Apa daya, untuk membuka mataku aku tak sanggup apalagi membuat tubuhku bergerak
bangun. 05.15 WIB, aku berusaha untuk membuka mataku dan bangun tetapi yang hanya bisa ku lakukan hanyalah
membuka mata sambil berusaha membuatku berpindah dari tempat tidur yang nyaman
itu. 05.45 WIB, akhirnya aku bisa bangun dan melaksanakan shalat. Sebelum
melaksanakan shalat, aku pergi ke kamar mandi lalu membasahi tubuhku dengan air
yang tidak begitu hangat. Air itu sudah disiapkan oleh ibu yang sudah terlebih
dahulu bangun. Setelah selesai dari kamar mandi dan mengenakan pakaian yang
telah disiapkan, aku pun mulai melaksanakan shalat. Dalam shalatku aku berharap
agar sakit yang kualami ini tidak akan mengganggu saat dalam perjalanan nanti.
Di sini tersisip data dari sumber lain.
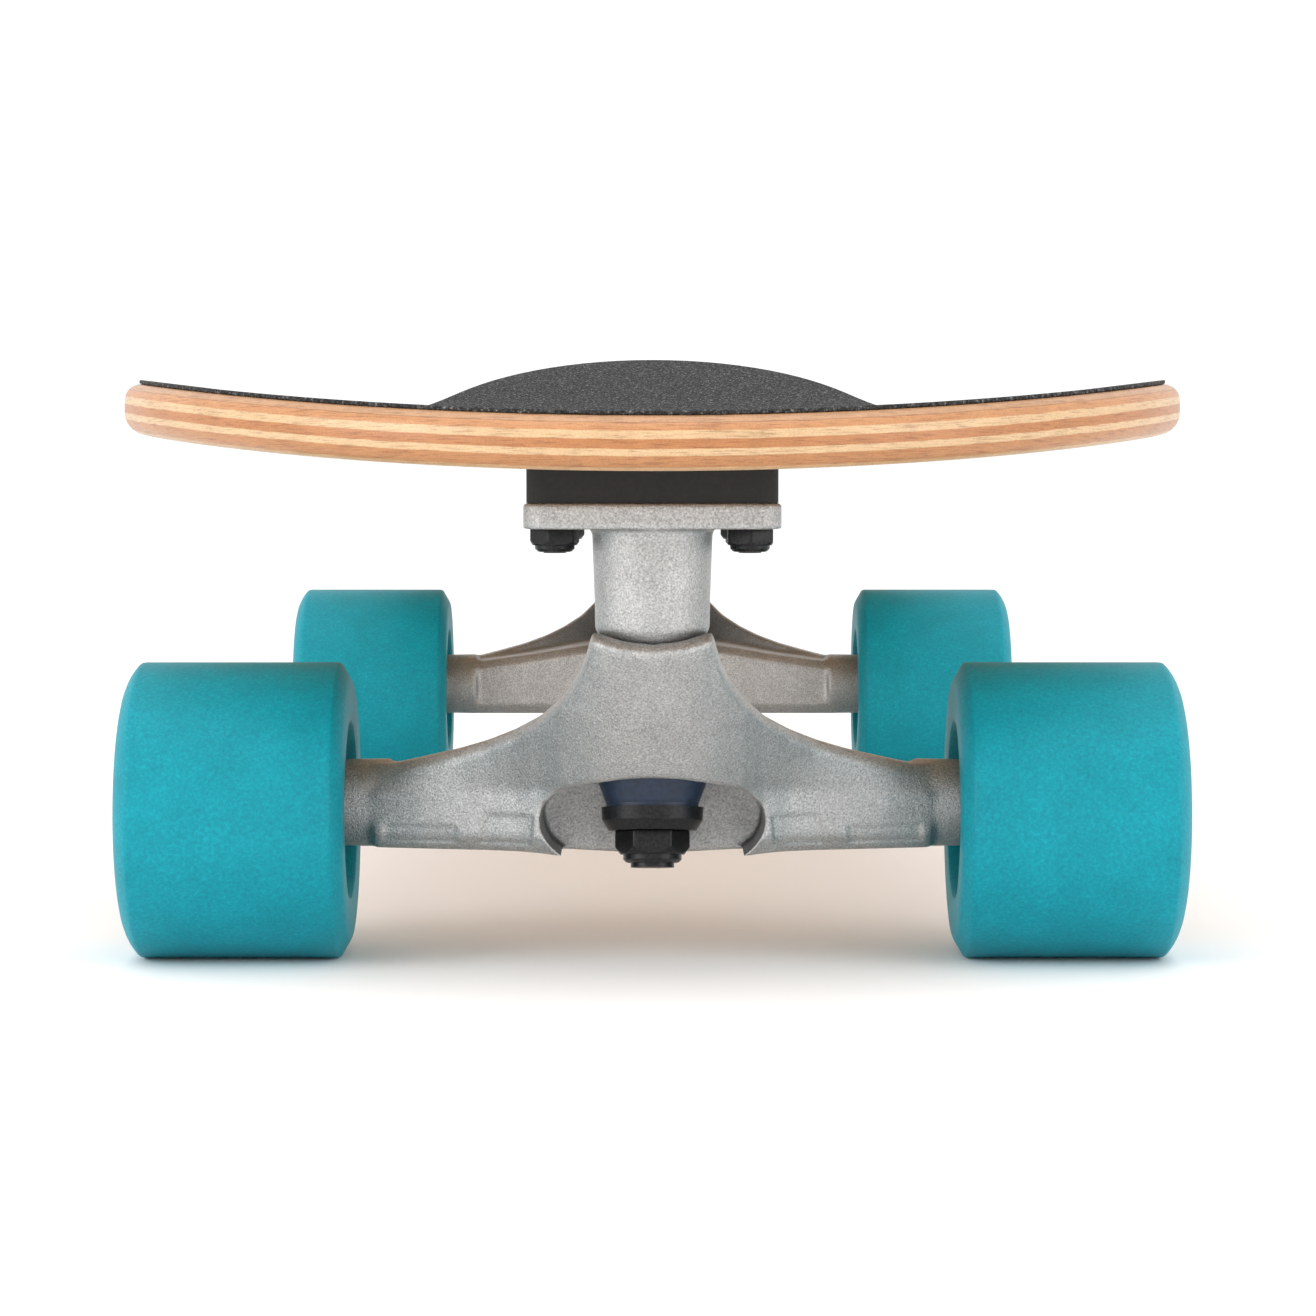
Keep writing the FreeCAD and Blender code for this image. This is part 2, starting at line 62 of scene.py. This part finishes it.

Kurapikan mukena yang telah aku gunakan tadi dan meletakkannya di tempat semula
lalu pergi ke belakang untuk mengambil sarapan yang telah disiapkan oleh
seorang wanita muda yang kebetulan bekerja di rumah saudaraku. Mungkin bagi
yang sehat, sarapan dengan satu sendok nasi bahkan dikurangi lagi itu akan
terlihat sangat sedikit. Namun bagiku itu sudah terasa sangat banyak ditambah
sayur yang aku makan, sedikit terasa pahit dalam mulutku tetapi aku harus makan
agar saat dalam perjalanan nanti bisa kuat berjalan. 06.30 WIB, perjalananku
pun dimulai dengan menggunakan mobil yang sudah disediakan dengan seorang sopir
yang tak lain adalah kakak sepupuku yang dengan senang hati bersedia
mengantarku ke bandara. Aku menempuh perjalanan sekitar 30 menit, banyak
makanan yang disuguhkan kepadaku namun aku tak ingin memakannya. Bukan karena
tidak ingin atau takut merepotkan orang lain, hanya saja lidahku sudah
menolaknya sebelum aku mengambilnya. 07.02 WIB, aku tiba di bandara dengan
membawa barang-barang bawaan yang sangat berat. Lelah rasanya, bukan karena
beban yang berat atau terlalu lama dalam kendaraan. Rasa sakit yang menyerang
tubuhku membuatku tak kuat mengangkat barang, jangankan barang-barang itu
kakiku pun tak sanggup ku angkat untuk melangkah. 07.30 WIB, dalam antrian yang
sangat panjang itu aku terpaksa berdiri dan melawan rasa lelah itu. Sambil
melihat pengunjung yang datang silih berganti, membuat rasa bosan dan penatku
hilang. Anggap saja itu hiburan untuk saat ini, pikirku. 07.45 WIB, panggilan
untuk segera menaiki pesawat yang akan ku naiki sudah terdengar. Aku dan
beberapa orang yang akan pergi dengan tujuan yang sama panik. Dalam kepanikan
yang tak jelas itu, aku baru ingat aku membuat orang yang mengantarku menunggu
diluar gedung. Padahal sebelumnya ibu ku sudah berjanji akan perpamitan sebelum
berangkat. Akhirnya, bapakku memutuskan untuk berpamitan hanya melalui telepon.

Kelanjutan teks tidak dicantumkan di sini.